Clement's 8 walks came in only 58 plate appearances, meaning that he walked the opposing pitcher 14% of the time. That's more often than he walked position players last year.

When I saw Clement's name at the top of the list, it reminded me that I caught one of his starts on the dish a couple of months ago. When he took the hill against San Diego on April 30th, he was coming off back-to-back starts in which he struck out 24 and walked only one, making me wonder whether he'd finally gotten over his control problems. But in that San Diego game, he walked the pitcher the first two times up. Mental block, maybe?

Now, if you want to avoid ticking off your manager in that fashion, you've got to throw those pitchers some strikes. And sometimes those strikes will get hit. They might even get hit hard.

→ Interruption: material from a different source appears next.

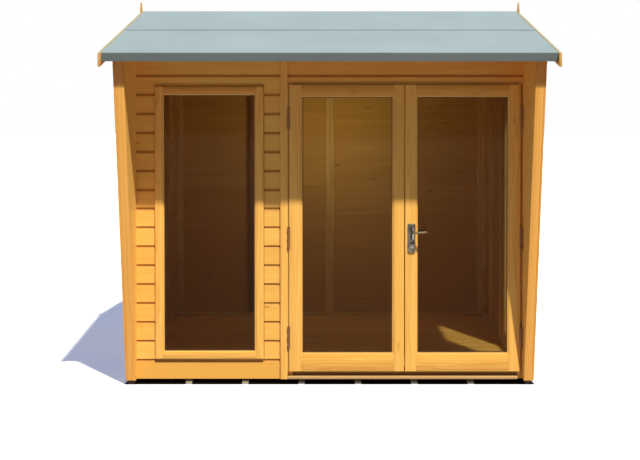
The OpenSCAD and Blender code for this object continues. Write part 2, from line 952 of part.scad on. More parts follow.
// Leaf of a hinge on the side toward +X of its pin, clear of the other leaf's knuckles
module hinge_leaf(first) {
    pitch = hinge_h / knuckle_count;
    for (n = [first : 2 : knuckle_count - 1])
        block([hinge_gap / 2 - leaf_t, -knuckle_r / 2, -hinge_h / 2 + n * pitch + butt_gap],
              [hinge_gap / 2, knuckle_r + leaf_ear, -hinge_h / 2 + (n + 1) * pitch - butt_gap]);
    block([hinge_gap / 2 - leaf_t, knuckle_r + leaf_ear / 2, -hinge_h / 2],
          [hinge_gap / 2, pin_ahead + door_t - leaf_setback, hinge_h / 2]);
}

// Arm that joins a knuckle to its leaf
module knuckle_arm(first) {
    pitch = hinge_h / knuckle_count;
    for (n = [first : 2 : knuckle_count - 1])
        block([pin_r + pin_gap + arm_gap, -knuckle_r / 2, -hinge_h / 2 + n * pitch + butt_gap],
              [hinge_gap / 2 - leaf_t + arm_root, knuckle_r / 2,
               -hinge_h / 2 + (n + 1) * pitch - butt_gap]);
}

// Half of a hinge that is screwed to the frame, with the pin
module frame_half() {
    mirror([1, 0, 0]) {
        knuckles(0, 0);
        knuckle_arm(0);
        hinge_leaf(0);
    }
    cylinder(r = pin_r, h = hinge_h - pin_short, center = true);
}

// Half of a hinge that is screwed to the door's edge
module door_half() {
    knuckles(1, pin_r + pin_gap);
    knuckle_arm(1);
    hinge_leaf(1);
}

// Places the three hinges of a door; side -1 is the left door
module at_hinges(side) {
    x = side < 0 ? left_pin_x : right_pin_x;
    for (z = hinge_zs)
        translate([x, pin_y, z])
            mirror([side > 0 ? 1 : 0, 0, 0])
                children();
}

module frame_hinges() {
    color("dimgray")
        for (side = [-1, 1])
            at_hinges(side)
                frame_half();
}

module left_door_hinges() {
    color("dimgray")
        at_hinges(-1)
            door_half();
}

module right_door_hinges() {
    color("dimgray")
        at_hinges(1)
            door_half();
}

// The left door's meeting stile is the narrower, so that both panes are alike
module left_door() {
    color("goldenrod")
        translate([left_door_x, door_y, door_z])
            sash(left_leaf_w, door_h, stile_w, stile_w - 2 * meet_shift, top_rail_h, bottom_rail_h,
                 door_t);
}

// The right-hand door is bored for the spindle and the key cylinder
module right_door() {
    color("goldenrod")
        difference() {
            translate([right_door_x, door_y, door_z])
                sash(right_leaf_w, door_h, stile_w, stile_w, top_rail_h, bottom_rail_h, door_t);
            lock_bore(lever_z, spindle_r + spindle_gap);
            lock_bore(lever_z - key_drop, key_r + butt_gap);
        }
}

// A bore through the door's closing stile
module lock_bore(z, r) {
    translate([lever_x, door_y - 1, z])
        rotate([-90, 0, 0])
            cylinder(r = r, h = door_t + 2);
}

module left_door_glass() {
    color("lightblue", 0.4)
        translate([left_door_x, door_y, door_z])
            pane(left_leaf_w, door_h, stile_w, stile_w - 2 * meet_shift, top_rail_h, bottom_rail_h,
                 door_t);
}

module right_door_glass() {
    color("lightblue", 0.4)
        translate([right_door_x, door_y, door_z])
            pane(right_leaf_w, door_h, stile_w, stile_w, top_rail_h, bottom_rail_h, door_t);
}

// Outer plate with its rounded corners, in (x, z) about the lever's axis
module plate_outline() {
    translate([0, -plate_rise])
        hull()
            for (x = [-1, 1], y = [-1, 1])
                translate([x * (plate_w / 2 - plate_corner), y * (plate_h / 2 - plate_corner)])
                    circle(r = plate_corner, $fn = hull_fn);
}

// Plates on both faces of the door and the key cylinder that passes through both
module handle_plates() {
    color("gray")
        translate([lever_x, door_y, lever_z])
            rotate([90, 0, 0]) {
                for (z = [0, -door_t - plate_t])
                    translate([0, 0, z])
                        difference() {
                            linear_extrude(height = plate_t)
                                plate_outline();
                            translate([0, 0, -1])
                                cylinder(r = neck_r + spindle_gap, h = plate_t + 2);
                        }
                translate([0, -key_drop, -door_t - plate_t - key_proud])
                    cylinder(r = key_r, h = door_t + 2 * (plate_t + key_proud));
            }
}

// One lever on its neck: z is its distance out from the door
module lever_half() {
    cylinder(r = neck_r, h = plate_t + lever_reach);
    hull() {
        translate([0, 0, plate_t + lever_reach])
            sphere(r = lever_r + lever_swell, $fn = hull_fn);
        translate([lever_len - lever_tip_r, 0, plate_t + lever_reach])
            sphere(r = lever_tip_r, $fn = hull_fn);
    }
}

// Both levers and the spindle that joins them through the door
module door_lever() {
    color("silver")
        translate([lever_x, door_y, lever_z])
            rotate([90, 0, 0]) {
                translate([0, 0, butt_gap])
                    lever_half();
                translate([0, 0, -door_t - butt_gap])
                    mirror([0, 0, 1])
                        lever_half();
                translate([0, 0, -door_t - spindle_reach])
                    cylinder(r = spindle_r, h = door_t + 2 * spindle_reach);
            }
}

floor_bearers();
floor_deck();
front_cladding();
front_framing();
header_cladding();
door_posts();
door_head();
door_sill();
cover_strip();
window_casing();
window_glass();
left_wall();
right_wall();
left_wall_framing();
right_wall_framing();
left_window_casing();
right_window_casing();
left_window_glass();
right_window_glass();
wing_linings();
wing_trims();
back_wall();
back_wall_framing();
back_strips();
roof_framing();
front_roof_boards();
back_roof_boards();
front_lower_felt();
front_upper_felt();
back_felt();
fascias();
left_bargeboards();
right_bargeboards();
finials();
frame_hinges();
left_door();
left_door_glass();
left_door_hinges();
right_door();
right_door_glass();
right_door_hinges();
handle_plates();
door_lever();
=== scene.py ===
"""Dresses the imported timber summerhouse: boards, joinery, felt roof, glass and door furniture.

Lengths are in metres. Timber is made board by board: a section is carried along each board, and the
board keeps its own grain coordinates and tone, which the stained-wood materials read. Places come
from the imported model's boxes, so the dressing follows the frame.
"""
import json
import logging
import math
from abc import ABC, abstractmethod
from collections.abc import Callable, Sequence
from dataclasses import dataclass, field
from enum import Enum

import bpy
import numpy as np
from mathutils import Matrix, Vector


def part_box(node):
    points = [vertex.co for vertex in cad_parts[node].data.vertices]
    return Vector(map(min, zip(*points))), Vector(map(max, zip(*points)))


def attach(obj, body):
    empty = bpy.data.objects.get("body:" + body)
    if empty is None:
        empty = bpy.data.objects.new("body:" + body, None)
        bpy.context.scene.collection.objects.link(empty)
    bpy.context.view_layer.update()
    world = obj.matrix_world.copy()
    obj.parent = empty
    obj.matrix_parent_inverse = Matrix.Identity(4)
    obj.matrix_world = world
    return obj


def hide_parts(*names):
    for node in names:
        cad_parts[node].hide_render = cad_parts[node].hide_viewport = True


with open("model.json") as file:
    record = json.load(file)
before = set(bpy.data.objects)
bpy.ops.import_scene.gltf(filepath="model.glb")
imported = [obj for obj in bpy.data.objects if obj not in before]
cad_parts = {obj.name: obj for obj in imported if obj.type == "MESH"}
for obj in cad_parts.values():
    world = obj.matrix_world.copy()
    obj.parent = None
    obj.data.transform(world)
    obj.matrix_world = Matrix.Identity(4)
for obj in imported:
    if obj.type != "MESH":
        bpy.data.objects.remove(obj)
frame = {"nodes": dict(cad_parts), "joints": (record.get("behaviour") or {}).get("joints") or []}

log = logging.getLogger("summerhouse")
MM = 0.001
# Turns (along, across, out) arrays into points in the frame.
Place = Callable[[np.ndarray, np.ndarray, np.ndarray], np.ndarray]
# Gives where a wall starts or ends, or how high a roof plane is, for an array of places.
Edge = Callable[[np.ndarray], np.ndarray]
# Moves finished points, such as a cut along a slope.
Cut = Callable[[np.ndarray], np.ndarray]
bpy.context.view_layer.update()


class Body(Enum):
    """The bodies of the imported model."""

    HOUSE = "house"
    LEFT_DOOR = "left_door"
    RIGHT_DOOR = "right_door"
    LEVER = "door_lever"


class Slot(Enum):
    """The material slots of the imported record."""

    CLADDING = "cladding"
    JOINERY = "joinery"
    FRAMING = "framing"
    FLOOR = "floor"
    BEARER = "bearer"
    ROOF_BOARDS = "roof_boards"
    FELT = "felt"
    GLASS = "glass"
    HINGE = "hinge_steel"
    HANDLE = "handle_metal"


class Run(Enum):
    """Which way an upright or level board runs."""

    X = 0
    Y = 1
    Z = 2


def cad(node: str) -> tuple[np.ndarray, np.ndarray]:
    """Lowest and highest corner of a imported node."""
    low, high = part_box(node)
    return np.array(low), np.array(high)


# ---------- colours and node trees ----------


def linear(code: str) -> tuple[float, float, float, float]:
    """Turns an sRGB hex colour into linear RGBA: c / 12.92 near black, ((c + 0.055) / 1.055) ** 2.4 above.

    Args:
        code: six hex digits with a leading hash.

    Returns:
        The linear colour with an alpha of one.
    """
    parts = [int(code[i : i + 2], 16) / 255 for i in (1, 3, 5)]
    bent = [c / 12.92 if c <= 0.04045 else ((c + 0.055) / 1.055) ** 2.4 for c in parts]
    return (*bent, 1.0)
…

Pitchers hit 27 homers in 2001, and four hurlers (Kent Bottenfield, Miguel Batista, Jimmy Haynes, and Wade Miller) coughed up two each. Honorable mention goes to Felix Heredia, who served up a dinger to the only pitcher he faced all year, Mike Hampton. In Wrigley, not Coors, by the way.

San Diego's Bobby Jones did not have a good year in 2001. Despite working half his games in a pitcher's park, he posted a record of 8-19 with a 5.12 ERA and 250 hits allowed in 195 innings. And 37 of those hits were homers. It's hard to believe he was given 33 starts.

Even more amazing, however, were the 19 hits in 60 atbats he allowed to enemy pitchers. That's a .317 batting average if you're scoring at home. The leaders in hits allowed to opposing pitchers:

  Bobby Jones       19 

  Livan Hernandez   15 

  Kevin Tapani      12 

  Shane Reynolds    10 

  Tony Armas        10 

  Woody Williams    10 

  Brad Penny        10 

The leaders in batting average allowed to opposing pitchers (minimum 20 atbats):

  Bud Smith        9 for 23    .391

  Bobby Jones     19 for 60    .317 

  Lance Davis      8 for 26    .308 

  Joe Beimel       9 for 33    .274 

  Kevin Tapani    12 for 47    .255 

For most hurlers, it's a welcome sight when their counterparts stroll toward the plate with bat in hand. Not so for these guys.